Polls released Monday by both CNN and Quinnipiac University show the challenge facing President Trump this November. The CNN national survey of 1,084 registered voters taken March 4-7 showed Joe Biden beating Trump in a general election by 10 points, 53 percent to 43 percent, while Bernie Sanders bested the incumbent by 7 points, 52 to 45 percent. The Quinnipiac Poll of 1,261 registered voters, taken March 5-8, puts Biden ahead by 11 points, 52 to 41 percent, and Sanders up by 7 points, 49 to 42 percent.

The picture gets even more clear once you look at the generic congressional ballot test in the CNN poll, which favors Democrats 53 percent to 44 percent. That ought to be disconcerting for Republicans, the way these levels of support seem to have settled.

Looking at all of this, it would be easy for someone to suggest that this election is over, but such certainty belies almost everything that has happened in American politics in the last five years.

Indeed, a wait-and-see approach would still be prudent, particularly since Trump’s approval numbers have been basically impervious to events, positive or negative. Six months of 50-year-low unemployment numbers have not raised them; seemingly devastating revelations haven’t dinged him.

As this column has noted many times before, the days when Americans were said to vote their pocketbooks seem to be over. It was very true in 1992 when James Carville said, “It’s the economy, stupid,” but it may be less true now.

If the economy prospering didn’t affect voters’ attitudes toward Trump, why should we expect a struggling economy to have much of an impact, either?

The truth is that if you are white and live in small-town or rural America, there are other things driving your voting decisions. The same can be said for white evangelical Christians and conservative Catholics. There are social and cultural issues, values, and identity issues that shape how they see politics and politicians.

The same can be said of college-educated suburban voters, particularly women, those who for three years have largely benefited from the economy and from the tax cuts pushed through by Trump and congressional Republicans but who liken hearing the president’s voice to fingernails on a chalkboard. These are the voters who cost his party 40 seats in the last midterm election, including suburban seats in and around Atlanta, Dallas, Houston, Kansas City, Oklahoma City, and Richmond that had been held by the GOP since Moby Dick was a guppy.

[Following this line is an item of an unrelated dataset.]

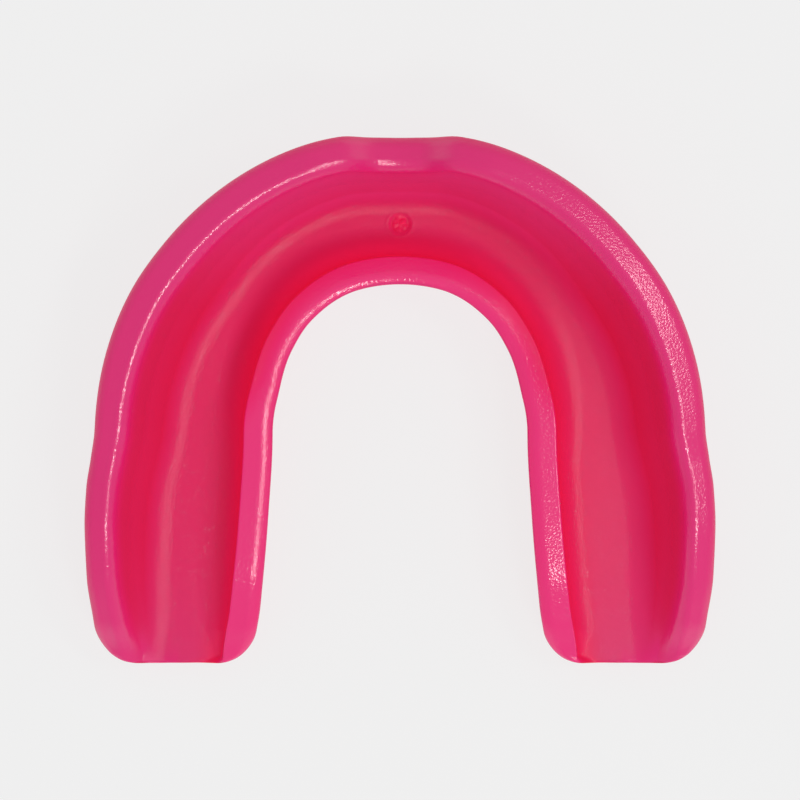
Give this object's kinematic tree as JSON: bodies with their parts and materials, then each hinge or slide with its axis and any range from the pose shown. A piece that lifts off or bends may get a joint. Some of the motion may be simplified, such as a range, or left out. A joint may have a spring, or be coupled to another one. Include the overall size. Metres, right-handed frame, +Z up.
{
  "type": "boil-and-bite mouthguard",
  "caption": "U-shaped upper mouthguard: a flexible outer shell with a tall lip-side wall and a low palate-side wall, and a fitting liner in its tooth channel.",
  "frame": {"origin": "on the flat underside, at the middle of the outline", "axes": "+Z up out of the tooth channel, -Y towards the lips, +Y towards the arm ends, X across the mouth"},
  "size_m": [0.0682, 0.0571, 0.018],
  "materials": {
    "shell_eva": "soft translucent pink EVA with a fine spark-eroded mould grain and a low sheen",
    "liner_eva": "softer translucent pink EVA, a little deeper in colour, with the same fine grain"
  },
  "bodies": {
    "root": {"outer_shell": "shell_eva", "fitting_liner": "liner_eva"}
  },
  "joints": []
}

This is all to suggest that this is not an election to look at through the same prisms that we have looked at previous elections. Putting too much emphasis on the economy or the health of someone’s 401(k) accounts ignores so many other things that are influencing our politics and that have little if anything directly to do with money and income.

The other mistake for Democrats is to spend too much time admiring their national poll leads and not so much on the far more challenging task of winning 270 electoral votes. We all know that the national popular vote and $5 will get you a cup of coffee at Starbucks. The Cook Political Report on Monday released its updated Electoral College Ratings, with six states in the Toss Up column: Michigan, Pennsylvania, and Wisconsin, the three Frost Belt states that effectively determined the 2016 election; but also three Sun Belt states of Arizona, Florida, and North Carolina. With Democrats having 232 electoral votes either Solidly, Likely, or Leaning in their direction, their candidate needs 38 of the 102 electoral votes in the Toss Up column, while Trump, with 204 electoral votes in his column, needs to win 66 out of that same 102.